— start —

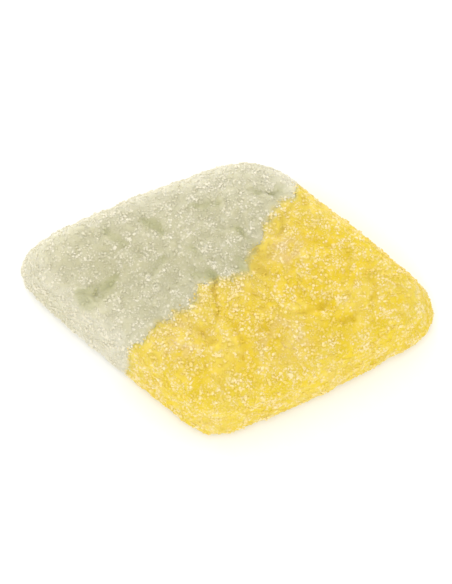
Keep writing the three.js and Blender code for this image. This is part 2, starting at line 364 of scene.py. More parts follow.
def sculpted(points, normals):
    """The skin's points, lifted by all its forms."""
    moved = crumpled(points)
    forms = on_face(points) * (swells_at(moved) + OPEN * creases_at(moved))
    foot = smooth_step(points[:, 2], 0, FOOT_RADIUS)
    grain = sum(height * bumps(points, size) for size, height in GRAIN)
    lift = forms + (FLAT_GRAIN + (1 - FLAT_GRAIN) * foot) * grain - COAT
    return points + normals * lift[:, None]


def ring_layout():
    """For each point of all the rings: its share of the way round, and its place on the section."""
    counts = [1] + [SECTORS * ring for ring in range(1, FACE_RINGS + 1)]
    counts += [SECTORS * FACE_RINGS] * SIDE_RINGS
    turns = np.concatenate([np.arange(n) / n for n in counts])
    ring = np.repeat(np.arange(len(counts)), counts)
    share = np.minimum(ring / FACE_RINGS, 1)
    run = np.maximum(ring - FACE_RINGS, 0) / SIDE_RINGS
    return counts, turns, run, share


def strip(inner, outer, inner_count, outer_count):
    """Triangles between two rings that start at the points inner and outer."""
    sectors = SECTORS if outer_count > inner_count else 1
    outer_run = outer_count // sectors
    inner_run = outer_run - (sectors > 1)
    faces = []
    for k in range(outer_count):
        sector, step = divmod(k, outer_run)
        at = sector * inner_run + step
        after = outer + (k + 1) % outer_count
        faces.append((outer + k, after, inner + at % inner_count))
        if step < inner_run:
            faces.append((after, inner + (at + 1) % inner_count, inner + at % inner_count))
    return faces


def make_skin():
    """Points and triangles of the whole closed skin."""
    counts, turns, run, share = ring_layout()
    points = sculpted(*skin_points(turns, run, share))
    starts = np.concatenate([[0], np.cumsum(counts)])
    faces = []
    for ring in range(1, len(counts)):
        faces += strip(starts[ring - 1], starts[ring], counts[ring - 1], counts[ring])
    rim, middle = starts[-2], len(points)
    points = np.concatenate([points, [(0, 0, points[rim:, 2].mean())]])
    faces += [(rim + k, middle, rim + (k + 1) % counts[-1]) for k in range(counts[-1])]
    return points, np.array(faces)


skin, skin_faces = make_skin()
print(f"skin of {len(skin_faces)} triangles, {np.ptp(skin, axis=0).round(1)} mm")

# %% [markdown]
# ## Cutting the body at the seam
#
# Each mass is the body cut by a block whose edge follows the seam. Sorting the triangles to
# either side would leave a jagged, open edge. A Boolean cuts through them and keeps both halves
# closed, and since both blocks share the same edge, the halves meet with no slit.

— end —

## Exercise aim
Return the whole listing exactly.

## Output of the exercise
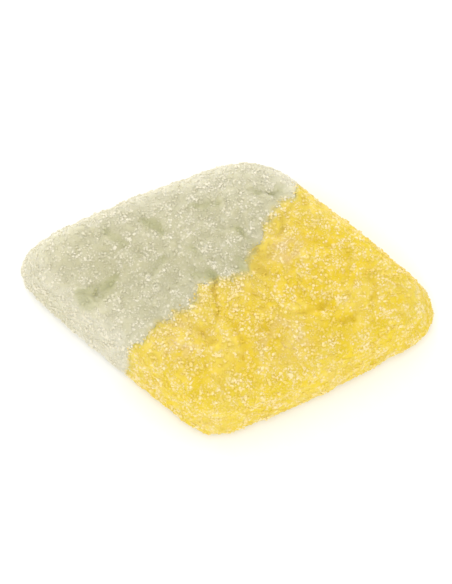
Keep writing the three.js and Blender code for this image. This is part 2, starting at line 364 of scene.py. More parts follow.
def sculpted(points, normals):
    """The skin's points, lifted by all its forms."""
    moved = crumpled(points)
    forms = on_face(points) * (swells_at(moved) + OPEN * creases_at(moved))
    foot = smooth_step(points[:, 2], 0, FOOT_RADIUS)
    grain = sum(height * bumps(points, size) for size, height in GRAIN)
    lift = forms + (FLAT_GRAIN + (1 - FLAT_GRAIN) * foot) * grain - COAT
    return points + normals * lift[:, None]


def ring_layout():
    """For each point of all the rings: its share of the way round, and its place on the section."""
    counts = [1] + [SECTORS * ring for ring in range(1, FACE_RINGS + 1)]
    counts += [SECTORS * FACE_RINGS] * SIDE_RINGS
    turns = np.concatenate([np.arange(n) / n for n in counts])
    ring = np.repeat(np.arange(len(counts)), counts)
    share = np.minimum(ring / FACE_RINGS, 1)
    run = np.maximum(ring - FACE_RINGS, 0) / SIDE_RINGS
    return counts, turns, run, share


def strip(inner, outer, inner_count, outer_count):
    """Triangles between two rings that start at the points inner and outer."""
    sectors = SECTORS if outer_count > inner_count else 1
    outer_run = outer_count // sectors
    inner_run = outer_run - (sectors > 1)
    faces = []
    for k in range(outer_count):
        sector, step = divmod(k, outer_run)
        at = sector * inner_run + step
        after = outer + (k + 1) % outer_count
        faces.append((outer + k, after, inner + at % inner_count))
        if step < inner_run:
            faces.append((after, inner + (at + 1) % inner_count, inner + at % inner_count))
    return faces


def make_skin():
    """Points and triangles of the whole closed skin."""
    counts, turns, run, share = ring_layout()
    points = sculpted(*skin_points(turns, run, share))
    starts = np.concatenate([[0], np.cumsum(counts)])
    faces = []
    for ring in range(1, len(counts)):
        faces += strip(starts[ring - 1], starts[ring], counts[ring - 1], counts[ring])
    rim, middle = starts[-2], len(points)
    points = np.concatenate([points, [(0, 0, points[rim:, 2].mean())]])
    faces += [(rim + k, middle, rim + (k + 1) % counts[-1]) for k in range(counts[-1])]
    return points, np.array(faces)


skin, skin_faces = make_skin()
print(f"skin of {len(skin_faces)} triangles, {np.ptp(skin, axis=0).round(1)} mm")

# %% [markdown]
# ## Cutting the body at the seam
#
# Each mass is the body cut by a block whose edge follows the seam. Sorting the triangles to
# either side would leave a jagged, open edge. A Boolean cuts through them and keeps both halves
# closed, and since both blocks share the same edge, the halves meet with no slit.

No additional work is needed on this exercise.